Increasing the intermolecular space between the chains by introducing a bulky counter anion will help loosen the tight stacking between the molecules which lead to improve the solubility. p-toluene sulfonic acid and dodecyl benzene sulfonic acid have been used as a dopant to synthesize polyaniline. Dodecyl benzene sulfonic acid doped polyaniline was observed to improve not only the solubility but also the electric conductivity.
Film coating process was applied on several substrates including glass plates and flexible substrate, applying a broad coating techniques covering Doctor blade coating, drop casting and dip coating. The effect of solution secondary doping has been investigated in depth, testing dodecyl benzene sulfonic acid doped polyaniline along with several secondary dopants including m-cresol, p-toluene sulfonic acid and thymol. The doping method proved to reduce the surface resistant from 6 MΩ/□󠅔 to 1 KΩ/□󠅔 with p-toluene sulfonic acid.

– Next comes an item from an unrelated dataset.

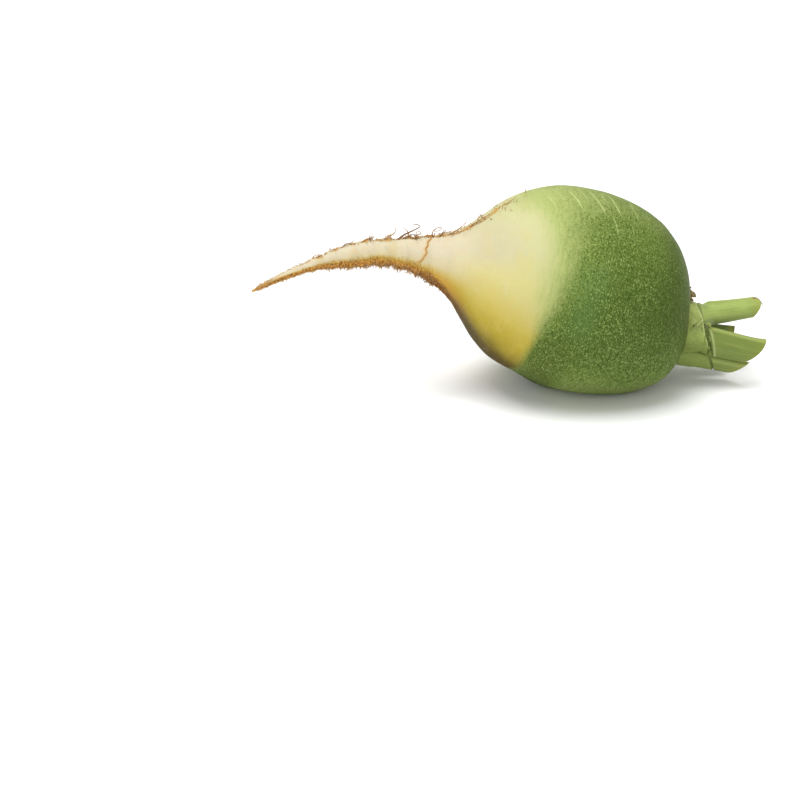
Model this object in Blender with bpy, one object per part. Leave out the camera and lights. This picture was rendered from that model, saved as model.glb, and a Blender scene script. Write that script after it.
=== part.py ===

A secondary film doping using m-cresol, thymol and p-toluene sulfonic acid was observed to increase the electrical conductivity dramatically and to reduce the surface resistance, for which the surface resistance was observed to be changed from 6 MΩ/□󠅔 to 650 Ω/□󠅔 when p-toluene sulfonic acid was used. In order to elucidate the properties of the polymers, several instruments have been used.